Bevan is good at electrical work. Max Webb knows cars and welding. Ricky Bartlett jumps in on everything and makes the zonks look their best onstage. Brian Chrismon is the animation whiz.
Their toolbox includes a 3-D printer and a CNC machine for cutting custom-made parts. The crew takes on everything, from construction to staging.
How do crew members come up with their crazy creations?
For starters, there’s a prize each season for the best staff-suggested zonk. (This year: $200 and a new TV). Viewers also submit ideas online, which Feimster reads every day. Some (cactus swimwear) hold promise. Others (sausage dollhouse) not so much.
“Let’s Make a Deal” contestants come costumed. They jump up and down. But when the show first aired in 1963, women in dresses and men in suits sat politely in their seats.
In the pilot, host Monty Hall quizzed a couple on their knowledge of “each other’s worlds.” For cash, he asked the husband to identify flowers and the wife a hammer and level.

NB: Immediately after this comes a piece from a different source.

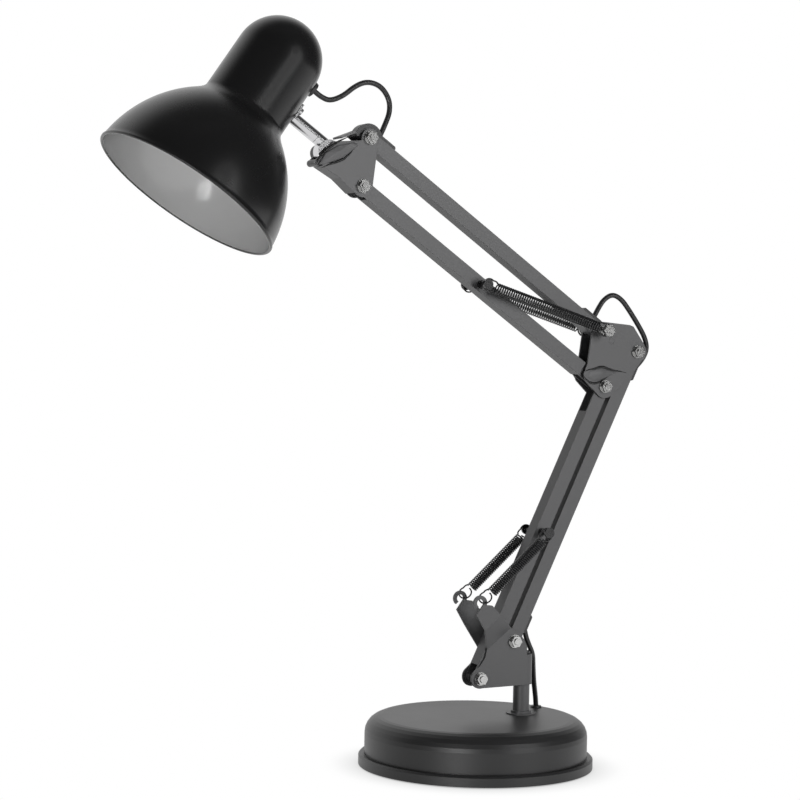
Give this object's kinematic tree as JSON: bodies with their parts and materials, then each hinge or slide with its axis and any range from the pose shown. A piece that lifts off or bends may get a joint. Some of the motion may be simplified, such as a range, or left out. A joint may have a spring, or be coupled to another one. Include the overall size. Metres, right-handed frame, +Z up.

It may have been a different era, but booby prizes were present from Day One. “They knew they had to put them in the show, because there would be no jeopardy otherwise,” supervising producer Chris Ahearn said of his predecessors.
Go-to zonks in Hall’s day were typically alive, or old: a dusty Model T, four little lambs, a ratty raccoon coat. In 2009, when the latest incarnation of the show began filming, junk was Feimster’s go-to too.
What makes a good zonk now? Something that riffs off a real prize. A pair of designer pumps carved out of butter. A bedroom set just like the real thing, only with half a bed, half a mattress, half a lamp, half a dresser.
What makes a great zonk? Something that Brady, announcer Jonathan Mangum and model Tiffany Coyne can play with onstage.
Anything ridable. Anything drivable. Bonus for a big surprise. Hence the pirate-ship car complete with a cannon that shoots Zonk T-shirts into the audience.
Feimster works with a zonk budget of $100,000 a season, and that has to cover 175 episodes.
So he scours Craigslist for golf carts and other used things he might need. Sometimes he tells the sellers his plans, sometimes not. “I got a baby grand piano from a woman who had taught 50 years on it. I was like, ‘Oh, it’s for a show,’” he said. “And then I cut it in half.”
As for the half he didn’t use, nothing gets thrown away. On three stages and in two warehouses, abandoned parts and old zonks wait their turn.